14. Warranty Disclaimers.
THE TESTER ACKNOWLEDGES THAT THE BETA TESTING APPLICATIONS ARE BEING PROVIDED “AS IS.” the Company DISCLAIMS ALL WARRANTIES, EXPRESS OR IMPLIED, INCLUDING THE IMPLIED WARRANTIES OF MERCHANTABILITY, FITNESS FOR A PARTICULAR PURPOSE, AND NON-INFRINGEMENT, AND ANY WARRANTIES ARISING OUT OF COURSE OF DEALING OR USAGE OF TRADE. the Company MAKES NO WARRANTY THAT ANY OF THE BETA SERVICES WILL MEET THE TESTER’S REQUIREMENTS AND/OR THAT THE BETA SERVICES WILL BE UNINTERRUPTED, TIMELY OR ERROR-FREE, NOR DOES the Company MAKE ANY WARRANTY AS TO THE RESULTS THAT MAY BE OBTAINED FROM THE USE OF THE BETA SERVICES OR THE ACCURACY OF ANY OTHER INFORMATION OBTAINED THROUGH THE BETA SERVICES. THE TESTER UNDERSTANDS AND AGREES THAT ANY MATERIAL AND/OR DATA DOWNLOADED OR OTHERWISE OBTAINED THROUGH THE USE OF ANY OF THE BETA SERVICES IS DONE AT THE TESTER’S SOLE RISK AND THAT THE TESTER WILL BE SOLELY RESPONSIBLE FOR ANY DAMAGE TO THE TESTER’S PHONE AND/OR LOSS OF DATA THAT RESULTS FROM THE DOWNLOAD OF SUCH MATERIAL AND/OR DATA.

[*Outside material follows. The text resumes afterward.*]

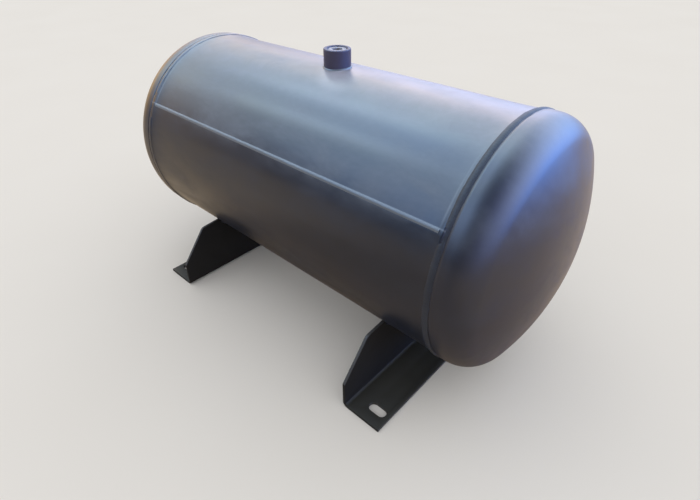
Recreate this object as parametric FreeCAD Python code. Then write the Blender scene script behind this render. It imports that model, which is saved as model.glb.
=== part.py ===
"""Horizontal compressed-air reservoir: welded steel shell, two dished heads, two bent-plate feet.

Units are millimetres. +Z is up, the tank axis runs along X and z = 0 is the underside of the feet.
The origin is on the floor, midway between the feet and under the tank axis.
"""
import FreeCAD
import Part
import math
import os

V = FreeCAD.Vector

# ---------------------------------------------------------------- driving dimensions
SHELL_OD = 300.0            # outside diameter of the rolled shell
SHELL_T = 4.0               # shell plate thickness
HEAD_T = 6.0                # dished head thickness, same bore as the shell
JOINT_X = 260.0             # middle of each girth joint, measured from the centre
ROOT_GAP = 2.0              # width of every butt-weld root
UNDER_SHELL = 50.0          # clear height under the shell

SKIRT_L = 11.0              # straight part of a head, from the middle of the joint
KNUCKLE_R = 37.5            # outside radius of the head's knuckle
CROWN_R = 312.5             # outside radius of the head's crown

GIRTH_CAP_W = 10.0          # width of a girth weld's cap
GIRTH_CAP_H = 1.2           # height of that cap over the head's skirt
SEAM_ANGLE = 29.3           # seam's place on the front, in degrees over the horizontal
SEAM_CAP_W = 7.0            # width of the seam weld's cap
SEAM_CAP_H = 1.6            # height of the seam weld's cap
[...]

15. Limitation on Liability.
IN NO EVENT WILL THE COMPANY BE LIABLE TO THE TESTER OR TO ANY THIRD PARTY FOR DAMAGES OF ANY KIND, INCLUDING, WITHOUT LIMITATION, DIRECT, SPECIAL, INCIDENTAL, PUNITIVE OR CONSEQUENTIAL DAMAGES (INCLUDING LOSS OF USE, DATA, BUSINESS OR PROFITS) ARISING OUT OF OR IN CONNECTION WITH THIS BETA TESTING AGREEMENT OR THE INSTALLATION OR USE OF OR INABILITY TO USE THE BETA SERVICES OR FOR ANY ERROR OR DEFECT IN THE BETA SERVICES, WHETHER SUCH LIABILITY ARISES FROM ANY CLAIM BASED UPON CONTRACT, WARRANTY, TORT (INCLUDING NEGLIGENCE), STRICT LIABILITY OR OTHERWISE, AND WHETHER OR NOT the Company HAS BEEN ADVISED OF THE POSSIBILITY OF SUCH LOSS OR DAMAGE. THE PARTIES HAVE AGREED THAT THESE LIMITATIONS WILL SURVIVE AND APPLY EVEN IF ANY LIMITED REMEDY SPECIFIED IN THIS BETA TESTING AGREEMENT IS FOUND TO HAVE FAILED OF ITS ESSENTIAL PURPOSE.